Scott Anderson and Laura Coover in Griffin Theatre’s “Heisenberg: The Uncertainty Principle”/Photo: Michael Brosilow
“Do you find me exhausting but captivating?” asks Georgie, an American woman living in London, of Alex, a much older Englishman whose stolid unresponsiveness borders on the autistic. The radiant Laura Coover, who plays Georgie, is indeed captivating and also exhausting, in her jittery self-consciousness and endless, over-sharing monologues. But the play itself—“Heisenberg: The Uncertainty Principle,” British writer Simon Stephens’ 2015 two-hander making its Chicago debut under the direction of Nate Cohen—is just wearing, its half-hour’s worth of dramatic content stretched painfully into ninety-five minutes of ponderous storytelling.
The play’s title—a reference to physicist Werner Heisenberg’s 1927 discovery that it is impossible for an observer to precisely discern both the position and velocity of a particle—suggests a Tom Stoppard-like drama of ideas, illustrating the deeper forces at work beneath surface phenomena. But instead of Stephen Hawking and quantum mechanics, what we get is that hoariest of Hollywood clichés, the Manic Pixie Dream Girl, a chaotically sexy force of nature who appears out of the blue to reinvigorate the dreary existence of a sad, lonely guy. There’s no uncertainty at all in the way the story navigates from its initial bleak premises and damaged characters toward a romcom-style resolution.
The plot begins with a surprise kiss placed by the pretty, seemingly scatterbrained Georgie on the seventy-five-year-old neck of Alex (played by Scott Anderson, who looks considerably younger), a London butcher who lives an isolated life of unvarying, cow-hacking routine. Rather than summoning the nearest bobby, Alex plays along with her relentless, teasingly aggressive flirtation, punctuated with gratuitous profanity, before finally delivering the play’s most truthful, believable line: “Why are you talking to me?”
Why indeed? Playwright Stephens posits two opposing possibilities: either Georgie is genuinely attracted to this dour, graceless butcher, who could pass for her elderly uncle, or she has an unspoken agenda, perhaps involving the runaway son whose long absence haunts her.
As the story wends its way toward an underwhelming conclusion, we learn that both possibilities are to some extent true, depending on how and when you look at the situation. The play’s point isn’t so much that people are complex and multilayered; it’s that they have no fixed character at all. Today’s calculating hustler or repressed and miserly shopkeeper is tomorrow’s starry-eyed, impulsive romantic. It’s pure fantasy, as is the idea that young lovelies pursue aging, socially awkward men, rather than the other way around.
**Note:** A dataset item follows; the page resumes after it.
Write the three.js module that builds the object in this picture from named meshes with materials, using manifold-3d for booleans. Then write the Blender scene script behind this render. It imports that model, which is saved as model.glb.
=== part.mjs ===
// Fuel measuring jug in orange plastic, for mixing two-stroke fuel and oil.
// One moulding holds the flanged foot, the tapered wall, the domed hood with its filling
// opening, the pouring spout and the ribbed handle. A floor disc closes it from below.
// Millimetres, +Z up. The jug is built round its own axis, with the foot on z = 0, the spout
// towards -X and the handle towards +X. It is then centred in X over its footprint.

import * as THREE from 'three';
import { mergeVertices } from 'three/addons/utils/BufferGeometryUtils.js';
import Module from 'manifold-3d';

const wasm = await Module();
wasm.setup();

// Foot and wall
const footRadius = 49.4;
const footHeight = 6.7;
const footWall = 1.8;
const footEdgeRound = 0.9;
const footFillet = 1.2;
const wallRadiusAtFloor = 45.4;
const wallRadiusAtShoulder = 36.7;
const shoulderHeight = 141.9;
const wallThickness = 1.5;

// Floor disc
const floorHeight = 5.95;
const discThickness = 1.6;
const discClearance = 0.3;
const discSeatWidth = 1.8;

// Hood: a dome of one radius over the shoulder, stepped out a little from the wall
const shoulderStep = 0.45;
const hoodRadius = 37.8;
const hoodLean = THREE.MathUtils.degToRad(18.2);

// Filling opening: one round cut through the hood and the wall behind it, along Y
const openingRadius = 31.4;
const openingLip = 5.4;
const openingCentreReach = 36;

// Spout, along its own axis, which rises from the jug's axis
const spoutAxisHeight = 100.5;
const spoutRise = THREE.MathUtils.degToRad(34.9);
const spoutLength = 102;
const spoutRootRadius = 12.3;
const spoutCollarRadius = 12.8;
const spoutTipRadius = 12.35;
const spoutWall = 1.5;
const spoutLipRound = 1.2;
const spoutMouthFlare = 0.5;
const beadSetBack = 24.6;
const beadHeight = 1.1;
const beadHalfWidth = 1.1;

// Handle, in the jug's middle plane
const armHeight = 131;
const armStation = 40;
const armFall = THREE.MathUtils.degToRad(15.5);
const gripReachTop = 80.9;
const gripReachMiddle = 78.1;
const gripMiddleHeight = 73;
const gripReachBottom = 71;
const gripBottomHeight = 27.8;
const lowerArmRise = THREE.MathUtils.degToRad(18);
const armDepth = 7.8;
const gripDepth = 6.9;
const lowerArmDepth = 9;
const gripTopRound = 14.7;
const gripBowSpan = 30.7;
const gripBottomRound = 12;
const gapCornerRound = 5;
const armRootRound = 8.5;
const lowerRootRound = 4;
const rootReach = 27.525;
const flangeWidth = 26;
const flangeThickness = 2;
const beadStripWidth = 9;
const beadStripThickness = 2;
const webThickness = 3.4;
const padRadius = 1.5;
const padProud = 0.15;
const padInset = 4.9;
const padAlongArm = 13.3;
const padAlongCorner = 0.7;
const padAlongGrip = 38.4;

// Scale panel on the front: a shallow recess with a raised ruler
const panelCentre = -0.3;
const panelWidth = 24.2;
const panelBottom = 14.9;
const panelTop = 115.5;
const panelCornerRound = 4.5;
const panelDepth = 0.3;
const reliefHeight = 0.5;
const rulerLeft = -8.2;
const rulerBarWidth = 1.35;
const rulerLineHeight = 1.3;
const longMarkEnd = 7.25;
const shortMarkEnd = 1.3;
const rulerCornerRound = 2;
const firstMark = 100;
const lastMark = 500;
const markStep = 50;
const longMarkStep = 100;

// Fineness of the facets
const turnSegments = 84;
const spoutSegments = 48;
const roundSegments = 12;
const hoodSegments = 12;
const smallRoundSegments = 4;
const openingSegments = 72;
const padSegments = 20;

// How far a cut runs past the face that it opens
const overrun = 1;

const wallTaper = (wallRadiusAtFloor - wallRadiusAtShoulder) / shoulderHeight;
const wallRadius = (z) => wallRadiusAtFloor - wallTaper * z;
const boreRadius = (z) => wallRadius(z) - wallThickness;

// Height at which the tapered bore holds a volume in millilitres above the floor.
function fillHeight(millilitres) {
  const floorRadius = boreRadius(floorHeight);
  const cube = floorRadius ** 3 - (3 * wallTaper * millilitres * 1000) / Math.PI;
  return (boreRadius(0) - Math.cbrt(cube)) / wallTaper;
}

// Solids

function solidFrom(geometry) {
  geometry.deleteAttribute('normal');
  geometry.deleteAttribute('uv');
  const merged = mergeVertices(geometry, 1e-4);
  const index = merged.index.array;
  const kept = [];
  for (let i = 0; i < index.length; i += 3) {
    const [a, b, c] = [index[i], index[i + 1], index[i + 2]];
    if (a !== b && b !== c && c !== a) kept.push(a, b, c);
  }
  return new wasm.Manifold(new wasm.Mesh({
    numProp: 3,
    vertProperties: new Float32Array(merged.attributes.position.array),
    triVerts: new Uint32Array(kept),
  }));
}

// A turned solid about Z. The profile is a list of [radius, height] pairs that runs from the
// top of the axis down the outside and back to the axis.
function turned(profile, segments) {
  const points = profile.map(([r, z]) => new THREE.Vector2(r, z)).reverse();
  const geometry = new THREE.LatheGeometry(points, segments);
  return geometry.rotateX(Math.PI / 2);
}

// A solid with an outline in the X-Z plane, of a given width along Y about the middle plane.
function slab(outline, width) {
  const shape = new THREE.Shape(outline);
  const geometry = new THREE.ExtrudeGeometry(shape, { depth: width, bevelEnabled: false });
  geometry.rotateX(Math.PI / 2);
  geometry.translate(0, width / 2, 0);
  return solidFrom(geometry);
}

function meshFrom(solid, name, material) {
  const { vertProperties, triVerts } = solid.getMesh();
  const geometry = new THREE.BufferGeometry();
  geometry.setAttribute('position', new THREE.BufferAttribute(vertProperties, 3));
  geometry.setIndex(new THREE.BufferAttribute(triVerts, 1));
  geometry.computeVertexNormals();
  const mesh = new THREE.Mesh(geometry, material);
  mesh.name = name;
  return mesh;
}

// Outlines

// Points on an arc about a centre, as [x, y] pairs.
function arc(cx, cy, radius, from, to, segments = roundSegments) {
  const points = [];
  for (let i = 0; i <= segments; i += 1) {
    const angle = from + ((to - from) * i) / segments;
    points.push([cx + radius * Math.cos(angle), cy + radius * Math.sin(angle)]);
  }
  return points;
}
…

But this is the universe of “Heisenberg”: a place of feel-good plot devices pretentiously packaged as cosmic truths.
Laura Coover and Scott Anderson/Photo: Michael Brosilow
The leads give intelligent, compelling performances in what surely qualifies as an actor’s play. Although too young for the part, Coover captures Georgie’s strategic ditsiness, which overlays a formidable will. Anderson is low-key and totally convincing as Alex, a decent man who over the years has withdrawn from the world and now wanders through life like a stoically unhappy ghost. He says relatively little, but each line speaks volumes, as when he tells Georgie: “I just get disappointed in other people.” (And kudos to him and dialect coach Adam Goldstein for his spot-on accent.) But there’s only so much either actor can do with characters that don’t develop within a scenario that lacks dramatic intensity. Stephens’ pause-filled dialogue is perhaps meant to evoke Harold Pinter, but whereas Pinter’s silences are pregnant with implication, these seem more like dead air.
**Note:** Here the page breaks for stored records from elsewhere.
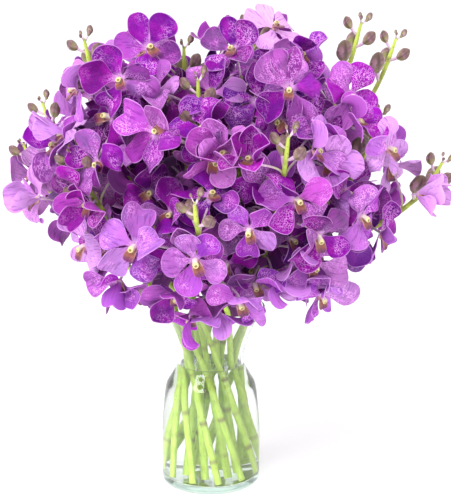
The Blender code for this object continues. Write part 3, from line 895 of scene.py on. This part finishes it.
def add_pedicel(body, path, draw):
    count = len(path)
    share = np.linspace(0, 1, count)
    radii = PEDICEL_RADIUS * (0.92 + 0.22 * smooth(0.75, 1.0, share) + 0.25 * smooth(0.12, 0.0, share))
    body.tube(path, radii, 8, SURFACES["pedicel"], start=draw.uniform(0, 1))


# -------- vase and water


def vase_outside():
    """The outer wall as (radius, height) pairs: foot, body, shoulder, neck and flare."""
    shoulder = NECK_HEIGHT - SHOULDER_START
    rise = VASE_HEIGHT - NECK_HEIGHT
    flare = MOUTH_RADIUS - NECK_RADIUS
    return [
        (BODY_RADIUS - FOOT_EDGE, 0.0),
        (BODY_RADIUS - FOOT_EDGE * 0.3, FOOT_EDGE * 0.3),
        (BODY_RADIUS, FOOT_EDGE),
        (BODY_RADIUS, SHOULDER_START * 0.8),
        *(
            (BODY_RADIUS * wide + NECK_RADIUS * (1 - wide), SHOULDER_START + shoulder * up)
            for wide, up in ((0.90, 0.17), (0.72, 0.57), (0.36, 0.75), (0.06, 0.90))
        ),
        *(
            (NECK_RADIUS + flare * wide, NECK_HEIGHT + rise * up)
            for wide, up in ((0.0, 0.0), (0.06, 0.22), (0.27, 0.48), (0.62, 0.77))
        ),
        (MOUTH_RADIUS, VASE_HEIGHT - VASE_WALL * 0.35),
    ]


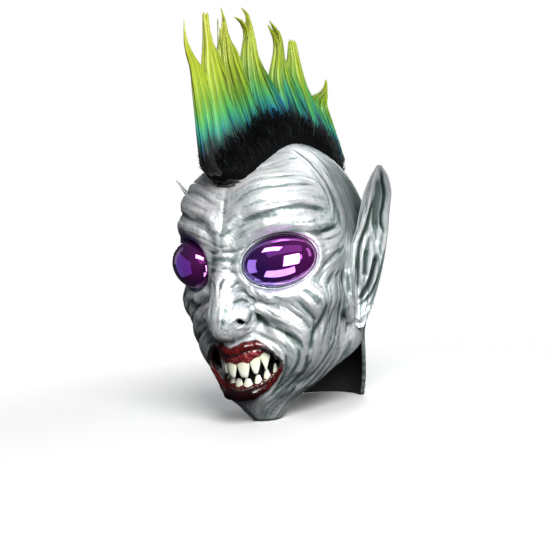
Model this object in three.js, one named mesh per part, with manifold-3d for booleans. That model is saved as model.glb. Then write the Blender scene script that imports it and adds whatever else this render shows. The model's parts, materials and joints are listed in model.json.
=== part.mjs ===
// Latex overhead monster mask: a hollow skin with two sprung ears, domed eye lenses in bezel rings,
// two dental plates with separate teeth, a breathing cloth behind the mouth and a crest of tufted hair.
// Millimetres, +Z up, the face looks along -Y, X = 0 is the plane of symmetry, Z = 0 is the chin and nape rim.
import * as THREE from "three";
import { mergeVertices } from "three/addons/utils/BufferGeometryUtils.js";
import Module from "manifold-3d";

const wasm = await Module();
wasm.setup();

// ---------------------------------------------------------------- driving dimensions
const WALL = 3.2; // latex thickness
const GAP = 0.3; // clearance between touching pieces
const CENTRE = new THREE.Vector3(0, -15, 112); // the head is star-shaped about this point
const HEAD = [
  // "e": ellipsoid centre, half sizes, blend.  "c": capsule end, end, radii, blend.
  // "o": ellipsoid turned with the eye: centre, half sizes, turn, tilt, blend.  All mirrored in X.
  ["e", 0, -20, 176, 74, 88, 87, 0], // skull
  ["e", 0, 8, 156, 73, 73, 92, 18], // back of the head
  ["c", 0, 8, 110, 0, 8, -30, 62, 56, 18], // nape and neck
  ["e", 30, -64, 198, 40, 42, 38, 24], // forehead lobe
  ["e", 54, -54, 172, 22, 34, 20, 18], // outer brow
  ["e", 0, -66, 136, 62, 42, 58, 22], // middle of the face
  ["o", 30, -65, 151, 60, 42, 38, 34, 9, 10], // eye mound
  ["e", 58, -62, 116, 24, 30, 20, 16], // cheekbone
  ["e", 56, -12, 108, 13, 40, 50, 18], // side of the face
  ["e", 0, -78, 61, 42, 43, 37, 18], // muzzle
  ["c", 0, -84, 16, 9, -81, 16, 18, 18, 16], // chin
  ["c", 14, -76, 22, 57, -12, 66, 15, 15, 16], // jaw
  ["e", 41, -60, 84, 27, 38, 38, 18], // cheek
  ["c", 0, -107, 168, 0, -122, 108, 9, 15, 12], // nose bridge
  ["c", 0, -124, 100, 0, -125, 97, 14, 13, 8], // nose ball
  ["e", 15, -112, 102, 9, 14, 10, 7], // nose wing
];
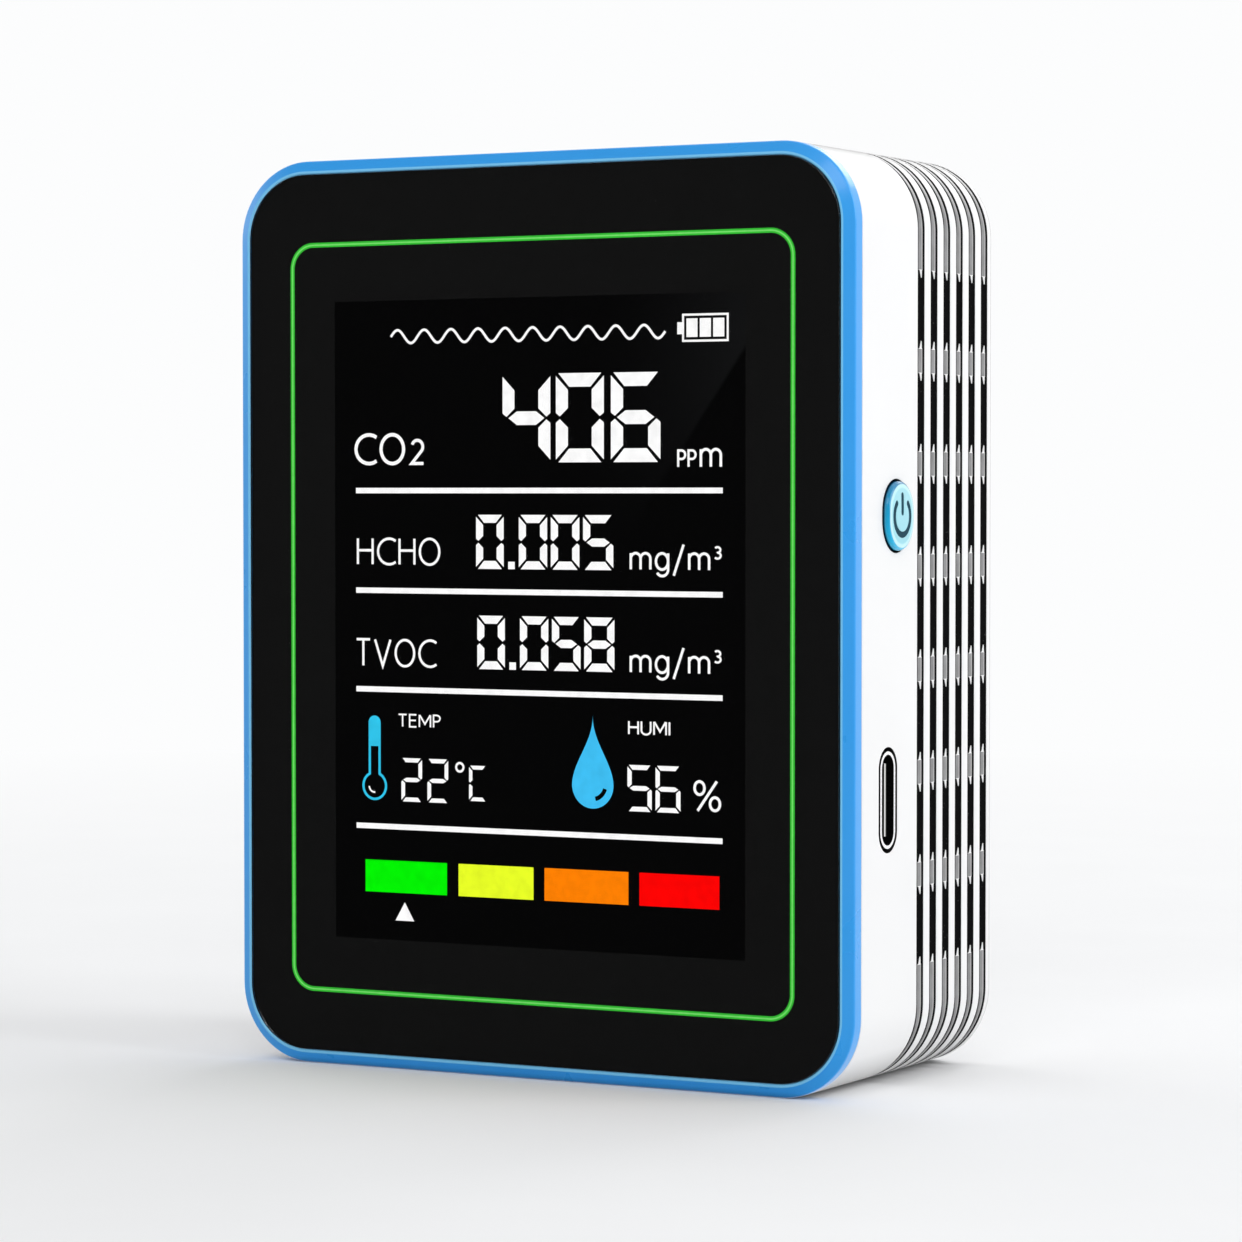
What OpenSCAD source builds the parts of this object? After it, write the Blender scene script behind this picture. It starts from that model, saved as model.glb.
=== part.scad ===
// Carbon dioxide monitor: a portable air monitor that stands on its narrow bottom face.
// Millimetres. +Z is up, the display faces -Y, +X is the side with the button and the USB-C socket.
// The origin is the centre of the resting footprint. Depths are measured from the front face.

/* [Case] */
// Width of the case
case_w = 66; // [64:0.5:70]
// Height of the case
case_h = 87; // [85:0.5:92]
// Depth of the whole monitor
case_d = 32; // [31.5:0.5:36]
// Radius of the four long corners
corner_r = 7.5; // [7:0.25:9]
// Wall thickness of the rear case
wall = 2; // [1.8:0.1:2.2]
// Radius of the edge around the back
rear_edge_r = 1.6; // [1:0.1:1.8]

/* [Front frame and lens] */
// Width of the blue rim seen from the front
rim_w = 1.3; // [1.2:0.05:1.6]
// How far the rim slopes back from the lens to the outside
rim_slope = 0.7; // [0.4:0.05:1]
// Depth at which the front frame meets the rear case
frame_joint_y = 2.1; // [1.9:0.1:2.4]
// Thickness of the lens
lens_t = 0.55; // [0.5:0.05:0.7]
// Width of the display's lit area
active_w = 44.2; // [40:0.2:45]
// Lowest point of the lit area
active_z0 = 12.4; // [12:0.1:14]
// Highest point of the lit area
active_z1 = 73.4; // [70:0.1:74]

/* [Vents] */
// Number of grooves around the case
groove_count = 6; // [1:1:6]
// Width of one groove
groove_w = 1.55; // [1.3:0.05:1.6]
// Distance from one groove to the next
groove_pitch = 2.88; // [2.8:0.02:2.9]
// Depth of the first groove's front edge behind the front face
groove_y0 = 14; // [13.5:0.1:14.1]
// Number of slots in each groove, on each side
slot_count = 7; // [3:1:7]
// Length of one slot
slot_l = 7.35; // [6:0.05:7.4]
// Distance from one slot to the next
slot_pitch = 9.54; // [9:0.02:9.6]

/* [Controls and socket] */
// Width of the power button, front to back
button_w = 5.6; // [5.2:0.1:6.2]
// Height of the power button
button_h = 6.4; // [6.2:0.1:6.8]
// Height of the power button's centre
button_z = 53; // [50:0.5:55]
// How far the button stands out of the case
button_proud = 0.65; // [0.4:0.05:1]
// Height of the USB-C socket's centre
usb_z = 27; // [25:0.5:30]

/* [Hidden] */
$fn = 72;

gap = 0.05;         // clearance between two fixed parts that fit together
touch = 0.02;       // gap between two parts that rest on each other
over = 1;           // how far a cutter runs past what it cuts
half_w = case_w / 2;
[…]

Following the playwright’s directive that “the stage should be as bare as possible,” with walls and props visible throughout, set designer Garrett Bell and properties designer Paloma Locsin have crafted a space that’s as empty as the characters’ lives prior to their meeting. While this works on a metaphorical level, it has an unfortunate side effect, converting the boxy Raven space into a hard-surfaced echo chamber that gives both voices a tinny, unnatural timbre.
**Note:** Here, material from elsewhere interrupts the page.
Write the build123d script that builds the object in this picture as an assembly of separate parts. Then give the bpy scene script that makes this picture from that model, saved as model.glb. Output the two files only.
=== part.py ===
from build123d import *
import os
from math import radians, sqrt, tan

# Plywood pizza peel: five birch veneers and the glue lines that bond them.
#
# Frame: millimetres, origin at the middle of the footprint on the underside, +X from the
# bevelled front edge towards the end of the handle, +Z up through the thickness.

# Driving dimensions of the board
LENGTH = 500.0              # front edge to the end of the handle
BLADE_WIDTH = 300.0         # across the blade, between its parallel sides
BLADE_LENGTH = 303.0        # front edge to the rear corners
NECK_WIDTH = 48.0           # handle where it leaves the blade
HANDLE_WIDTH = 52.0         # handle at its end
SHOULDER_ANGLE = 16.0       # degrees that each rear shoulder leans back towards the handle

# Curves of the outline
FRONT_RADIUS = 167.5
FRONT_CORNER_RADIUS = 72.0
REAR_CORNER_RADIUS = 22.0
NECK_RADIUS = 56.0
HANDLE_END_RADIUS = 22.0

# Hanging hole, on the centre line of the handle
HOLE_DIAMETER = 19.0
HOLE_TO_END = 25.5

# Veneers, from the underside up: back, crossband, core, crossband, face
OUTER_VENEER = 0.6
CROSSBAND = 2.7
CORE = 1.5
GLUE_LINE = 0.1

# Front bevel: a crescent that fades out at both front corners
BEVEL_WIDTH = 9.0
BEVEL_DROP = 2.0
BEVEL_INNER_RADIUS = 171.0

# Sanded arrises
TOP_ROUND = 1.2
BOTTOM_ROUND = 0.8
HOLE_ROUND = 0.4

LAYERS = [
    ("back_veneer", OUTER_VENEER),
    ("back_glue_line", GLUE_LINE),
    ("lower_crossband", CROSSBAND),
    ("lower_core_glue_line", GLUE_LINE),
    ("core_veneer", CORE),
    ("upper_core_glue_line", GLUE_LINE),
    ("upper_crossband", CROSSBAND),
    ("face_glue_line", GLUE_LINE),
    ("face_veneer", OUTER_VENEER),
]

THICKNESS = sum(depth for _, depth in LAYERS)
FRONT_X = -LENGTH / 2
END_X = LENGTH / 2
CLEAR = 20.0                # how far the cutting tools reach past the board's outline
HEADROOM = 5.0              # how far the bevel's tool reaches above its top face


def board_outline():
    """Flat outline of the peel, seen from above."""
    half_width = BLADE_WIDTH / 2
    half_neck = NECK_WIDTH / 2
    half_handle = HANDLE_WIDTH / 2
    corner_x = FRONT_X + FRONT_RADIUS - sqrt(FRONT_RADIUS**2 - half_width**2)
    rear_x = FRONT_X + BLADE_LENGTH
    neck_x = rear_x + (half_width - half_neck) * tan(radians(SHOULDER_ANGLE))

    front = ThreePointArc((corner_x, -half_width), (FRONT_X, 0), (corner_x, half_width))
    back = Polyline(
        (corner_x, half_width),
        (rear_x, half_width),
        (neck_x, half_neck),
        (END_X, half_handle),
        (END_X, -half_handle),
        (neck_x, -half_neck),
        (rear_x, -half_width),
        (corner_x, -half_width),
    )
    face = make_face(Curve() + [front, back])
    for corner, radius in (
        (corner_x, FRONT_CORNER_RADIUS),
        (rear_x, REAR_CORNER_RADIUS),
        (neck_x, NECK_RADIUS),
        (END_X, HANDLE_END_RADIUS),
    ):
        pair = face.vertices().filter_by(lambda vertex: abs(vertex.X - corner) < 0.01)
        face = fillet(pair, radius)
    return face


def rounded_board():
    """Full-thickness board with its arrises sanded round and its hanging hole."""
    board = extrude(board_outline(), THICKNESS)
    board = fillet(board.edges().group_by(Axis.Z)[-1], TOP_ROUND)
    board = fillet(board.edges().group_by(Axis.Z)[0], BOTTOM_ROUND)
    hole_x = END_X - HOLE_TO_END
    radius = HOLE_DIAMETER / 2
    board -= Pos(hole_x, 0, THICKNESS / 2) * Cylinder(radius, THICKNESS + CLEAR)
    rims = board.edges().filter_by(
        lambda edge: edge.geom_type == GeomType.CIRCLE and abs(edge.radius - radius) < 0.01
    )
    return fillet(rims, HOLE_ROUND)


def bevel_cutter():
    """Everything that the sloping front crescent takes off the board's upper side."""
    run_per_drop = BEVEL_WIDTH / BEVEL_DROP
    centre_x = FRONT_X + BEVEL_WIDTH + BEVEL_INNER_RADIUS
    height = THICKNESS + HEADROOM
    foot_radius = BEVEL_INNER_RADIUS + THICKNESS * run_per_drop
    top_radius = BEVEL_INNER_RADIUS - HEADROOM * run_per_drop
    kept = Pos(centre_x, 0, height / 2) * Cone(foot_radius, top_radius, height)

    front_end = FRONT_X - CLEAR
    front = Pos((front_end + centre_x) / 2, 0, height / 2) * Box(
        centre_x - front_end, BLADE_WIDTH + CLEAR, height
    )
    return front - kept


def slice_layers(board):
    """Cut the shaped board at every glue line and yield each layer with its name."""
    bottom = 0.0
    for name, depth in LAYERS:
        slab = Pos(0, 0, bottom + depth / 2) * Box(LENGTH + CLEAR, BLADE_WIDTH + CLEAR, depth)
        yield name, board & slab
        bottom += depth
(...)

“Heisenberg” isn’t exactly a bad play: it’s just a thin, slow-moving one, driven by a male ambivalence about women that portrays the female protagonist less as a human being than a kind of shape-shifting femme fatale. Aiming for philosophical profundity, the play settles for wispy conventionality. We learn only that people aren’t particles, and while subatomic motions can be random, plotting and characterization cannot.